Syed Sabir Pasha (born 5 November 1972) is a former Indian football player and most recently was the  interim coach of the Chennaiyin. During his playing days, Pasha played for Indian Bank in the National Football League from 1991 to 2007 and represented India between 1993 and 2001.

Playing career
Born in Tamil Nadu, Pasha started his career with Indian Bank in 1991. With Indian Bank, he won several titles including 2001–02 I-League Second Division, Chennai Super League, Tamil Nadu State League. He also won Lal Bahadur Shastri Cup in 1998 and finished runners-up in 1996 Scissors Cup.

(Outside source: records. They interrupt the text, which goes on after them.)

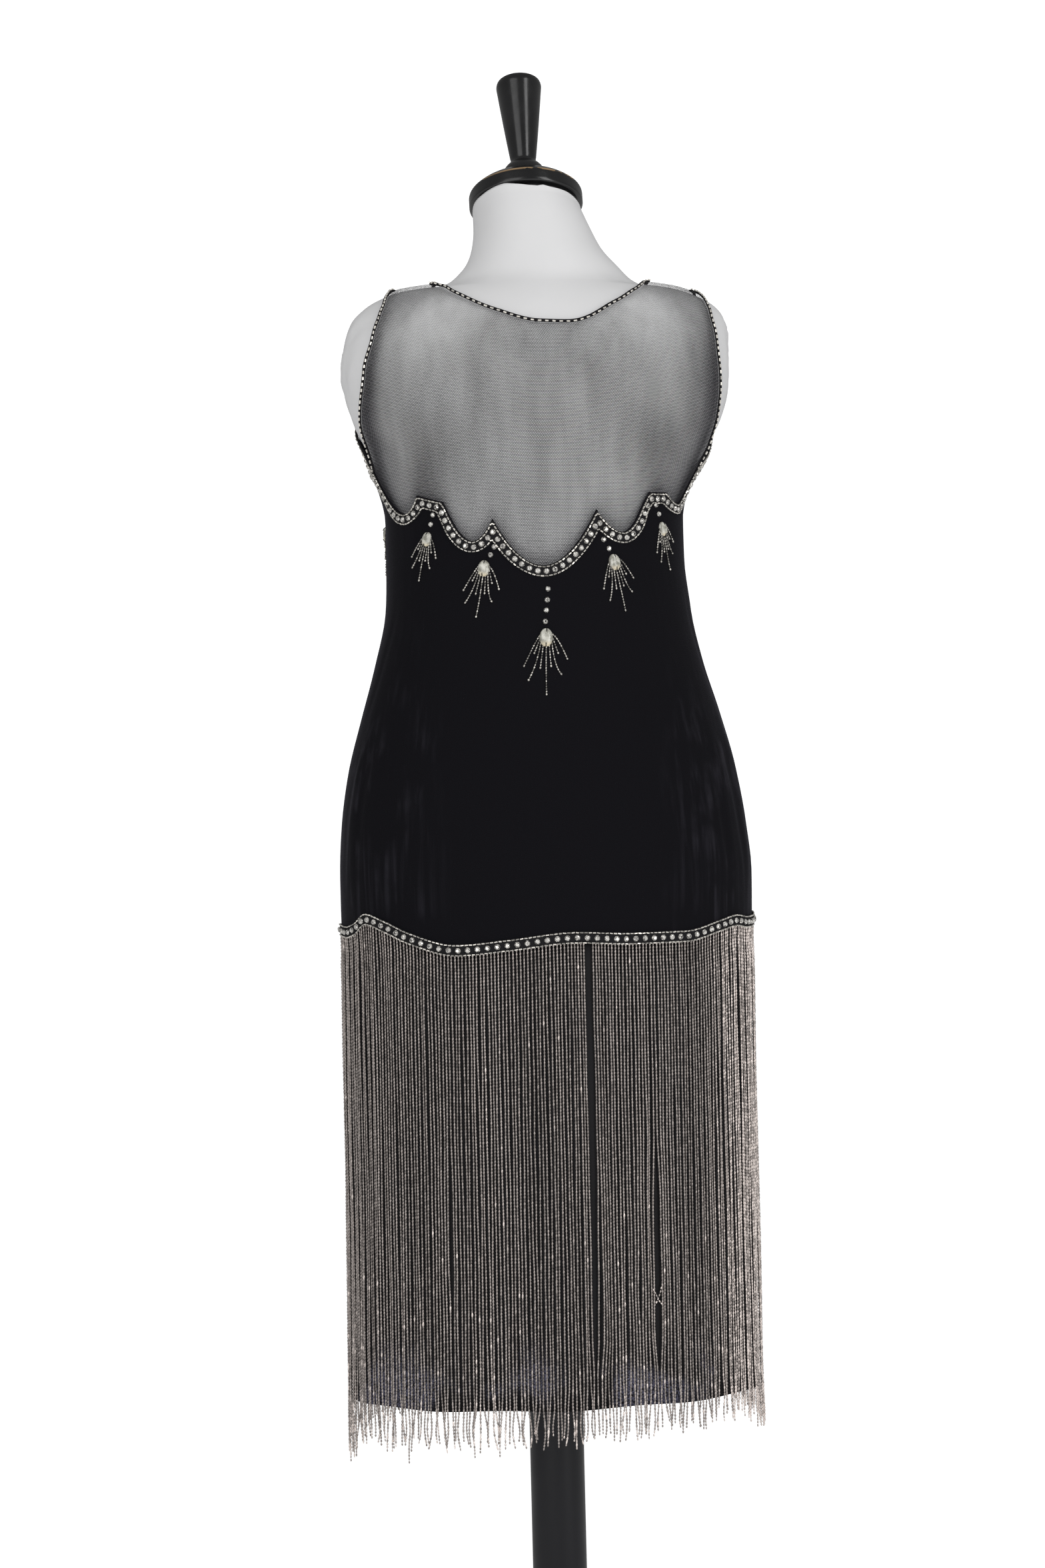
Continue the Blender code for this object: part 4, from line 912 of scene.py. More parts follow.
def velvet_material():
    """Black pile with a cool bloom at the edge, and painted sheen: lighter upright streaks on its sides."""
    material, tree, shader = new_material(
        "Black velvet", Roughness=0.88, Specular_IOR_Level=0.18, Sheen_Weight=0.10,
        Sheen_Roughness=0.30, Sheen_Tint=(0.72, 0.70, 0.88, 1.0))
    streak, blotch = streaks(tree, 150.0, 7.0)
    place = position(tree)
    parts = add_node(tree, "ShaderNodeSeparateXYZ", {0: place}).outputs
    # Painted sheen: the lighter colour lies in upright streaks on the sides of the velvet, mostly below a
    # height of one metre.
    aside = ramp(tree, maths(tree, "ABSOLUTE", parts[0]), 0.085, 0.135)
    low = ramp(tree, parts[2], 0.98, 1.06, 1.0, 0.15)
    share = maths(tree, "MULTIPLY", ramp(tree, streak, 0.42, 0.72), ramp(tree, blotch, 0.38, 0.62))
    share = maths(tree, "MULTIPLY", share, maths(tree, "MULTIPLY", aside, low))
    painted_sheen_streak = (0.014, 0.013, 0.018, 1.0)
    feed(shader, Base_Color=mix_colour(tree, share, rgba(settings()[0].velvet_colour), painted_sheen_streak))
    bump(tree, shader, noise(tree, place, 1400.0, 2.0), 0.35, 0.0006)
    return material


def crepe_material():
    """Black crepe underskirt with worn patches near the hem: the wear lowers their roughness, and bluish
    specks of painted sheen lie in them.
    """
    colour = settings()[0].skirt_colour
    material, tree, shader = new_material("Black crepe", Specular_IOR_Level=0.30)
    weave = place_group(tree, weave_group, Thread=0.0007)
    streak, _ = streaks(tree, 60.0, 9.0)
    place = position(tree)
    height = add_node(tree, "ShaderNodeSeparateXYZ", {0: place}).outputs[2]
    low = ramp(tree, height, 0.42, 0.475, 1.0, 0.0)
    worn = maths(tree, "MULTIPLY", low, ramp(tree, noise(tree, place, 13.0, 3.0), 0.50, 0.62))
    # Painted sheen: bluish light specks in the worn patches; the lower roughness there is the real wear.
    painted_sheen_speck = maths(tree, "MULTIPLY", worn, ramp(tree, noise(tree, place, 700.0, 2.0), 0.40, 0.60))
    plain = mix_colour(tree, streak, rgba(colour, 0.8), rgba(colour, 1.3))
    painted_wear_sheen = (0.16, 0.16, 0.24, 1.0)
    feed(shader, Base_Color=mix_colour(tree, painted_sheen_speck, plain, painted_wear_sheen),
         Roughness=ramp(tree, worn, 0.0, 1.0, 0.72, 0.30))
    bump(tree, shader, weave.outputs["Height"], 0.4, 0.0002)
    return material


def net_material():
    """Sheer black net, open between its threads."""
    cloth_settings = settings()[0]
    colour = cloth_settings.net_colour
    material, tree, shader = new_material(
        "Black net", Roughness=0.6, Specular_IOR_Level=0.3, Base_Color=rgba(colour))
    net = place_group(tree, net_group, Cell=cloth_settings.net_cell)
    streak, blotch = streaks(tree, 90.0, 16.0)
    uneven = maths(tree, "MULTIPLY_ADD", streak, 0.16, cloth_settings.net_thread - 0.08)
    # The shade attribute thickens the thread, which paints shade over the form behind; below 0 it thins the
    # thread and paints light.
    feed(net, Thread=maths(tree, "MULTIPLY_ADD", carried(tree, "shade"), 0.34, uneven))
    feed(shader, Alpha=net.outputs["Cover"],
         Base_Color=mix_colour(tree, blotch, rgba(colour, 0.7), rgba(colour, 1.6)))
    return material


def jersey_material():
    """White satin jersey, faintly ribbed, stretched over the form."""
    colour = settings()[0].jersey_colour
    material, tree, shader = new_material(
        "White jersey", Specular_IOR_Level=0.45, Sheen_Weight=0.05, Sheen_Roughness=0.4)
    weave = place_group(tree, weave_group, Thread=0.0006)
    streak, blotch = streaks(tree, 24.0, 9.0)
    feed(shader, Base_Color=mix_colour(tree, blotch, rgba(colour, 0.965), rgba(colour, 1.02)),
         Roughness=ramp(tree, streak, 0.3, 0.7, 0.40, 0.52))
    fine = maths(tree, "MULTIPLY", weave.outputs["Height"], 0.10)
    bump(tree, shader, maths(tree, "ADD", fine, blotch), 0.22, 0.0016)
    return material


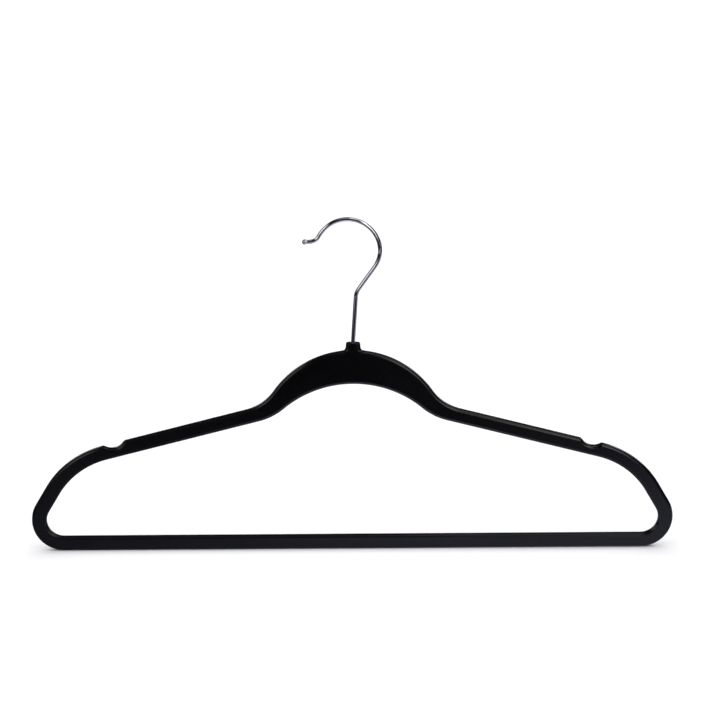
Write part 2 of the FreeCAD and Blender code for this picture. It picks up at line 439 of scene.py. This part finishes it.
def oblong(half_length, half_depth, z):
    """A round-ended ring lying flat at height z."""
    reach = half_length - half_depth
    ring = []
    for side in (1, -1):
        for i in range(NECK_END_STEPS + 1):
            angle = math.pi * i / NECK_END_STEPS - side * QUARTER
            ring.append((side * reach + half_depth * math.cos(angle), half_depth * math.sin(angle), z))
        for share in (0.5, 0.0, -0.5):
            ring.append((side * reach * share, side * half_depth, z))
    return ring


def neck():
    """An oblong column with a trumpet foot that runs out on the crown's top."""
    half_depth = NECK_DEPTH / 2
    foot_z = CROWN_CENTRE_Z + math.sqrt(CROWN_RADIUS**2 - (NECK_HALF_FOOT + NECK_FLARE) ** 2)
    flare_top = foot_z + NECK_FLARE
    rings = [oblong(NECK_HALF_FOOT + NECK_FLARE, half_depth, foot_z - NECK_ROOT)]
    for i in range(NECK_FLARE_STEPS + 1):
        turn = QUARTER * i / NECK_FLARE_STEPS
        half = NECK_HALF_FOOT + NECK_FLARE * (1 - math.sin(turn))
        rings.append(oblong(half, half_depth, foot_z + NECK_FLARE * (1 - math.cos(turn))))
    round_start = NECK_TOP - NECK_TOP_ROUND
    taper = (NECK_HALF_FOOT - NECK_HALF_TOP) / (NECK_TOP - flare_top)
    for z in ((flare_top + round_start) / 2, round_start):
        rings.append(oblong(NECK_HALF_FOOT - taper * (z - flare_top), half_depth, z))
    for i in range(1, NECK_ROUND_STEPS + 1):
        turn = QUARTER * i / NECK_ROUND_STEPS
        inset = NECK_TOP_ROUND * (1 - math.cos(turn))
        z = round_start + NECK_TOP_ROUND * math.sin(turn)
        rings.append(oblong(NECK_HALF_TOP - inset, half_depth - inset, z))
    around = len(rings[0])
    vertices = [point for ring in rings for point in ring]
    faces = ring_faces(len(rings), around)
    faces.append(tuple(reversed(range(around))))
    faces.append(tuple(range(len(vertices) - around, len(vertices))))
    return mesh_object("neck", vertices, faces)


def turned(name, profile, around, centre=(0.0, 0.0, 0.0), axis="Z"):
    """A closed solid of revolution from (radius, height) points that start and end on its axis.

    Along Y, heights count towards -Y, which is inwards from the back face.
    """
    vertices = [(0, 0, profile[0][1])]
    for radius, height in profile[1:-1]:
        for i in range(around):
            angle = 2 * math.pi * i / around
            vertices.append((radius * math.cos(angle), radius * math.sin(angle), height))
    vertices.append((0, 0, profile[-1][1]))
    last = len(vertices) - 1
    body = [tuple(1 + k for k in face) for face in ring_faces(len(profile) - 2, around)]
    caps = [(0, 1 + (i + 1) % around, 1 + i) for i in range(around)]
    caps += [(last, last - around + i, last - around + (i + 1) % around) for i in range(around)]
    if axis == "Y":
        vertices = [(x, -z, y) for x, y, z in vertices]
    vertices = [tuple(a + b for a, b in zip(v, centre)) for v in vertices]
    return mesh_object(name, vertices, body + caps)


def socket():
    """The space for the hook in the neck, narrowed by the rib that holds it."""
    floor = WIRE_END - SOCKET_FLOOR_GAP
    rib_high = RIB_LOW + RIB_HEIGHT
    mouth = NECK_TOP - MOUTH_CHAMFER
    wide = BORE_RADIUS + MOUTH_CHAMFER
    profile = [
        (0, floor),
        (BORE_RADIUS, floor),
        (BORE_RADIUS, RIB_LOW),
        (RIB_RADIUS, RIB_LOW),
        (RIB_RADIUS, rib_high),
        (BORE_RADIUS, rib_high + BORE_RADIUS - RIB_RADIUS),
        (BORE_RADIUS, mouth),
        (wide, NECK_TOP),
        (wide, NECK_TOP + TOOL_OVERSHOOT),
        (0, NECK_TOP + TOOL_OVERSHOOT),
    ]
    return turned("socket", profile, SOCKET_STEPS)


def ejector_spots():
    """Centres of the ejector pins' prints, as (x, z)."""
    middle_of_arm = ARM_PEAK - RIM / (2 * math.cos(ARM_SLOPE))
    out, down = EJECTOR_ON_CROWN
    half = [(x, middle_of_arm - x * math.tan(ARM_SLOPE)) for x in EJECTORS_ON_ARM]
    half.append(polar(SHOULDER, SHOULDER_RADIUS - RIM / 2, QUARTER / 2))
    half.append(polar(CORNER, CORNER_RADIUS - RIM / 2, -QUARTER / 2))
    half.append((out, CROWN_TOP - down))
    on_bar = [(x, RIM / 2) for x in EJECTORS_ON_BAR]
    return on_bar + [(side * x, z) for side in (1, -1) for x, z in half]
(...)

Pasha later represented Tamil Nadu in competitions such as the Santosh Trophy where he was top scorer in the entire competition during the 1996 and 1999 seasons. Pasha never played football at a semi-professional level in the hotbeds of Indian football of Kolkata and Goa at the time. East Bengal, at one time, did attempt to sign Pasha but Pasha rejected in order to stay with Indian Bank.

On 23 January 2007, it was announced that Pasha had retired from playing football.

International career
Pasha first began representing India at the international level in 1993. His most notable moment when playing for the national team was in 1995 when he scored the winning goal against Bangladesh in the 1995 South Asian Games final to win India the gold medal.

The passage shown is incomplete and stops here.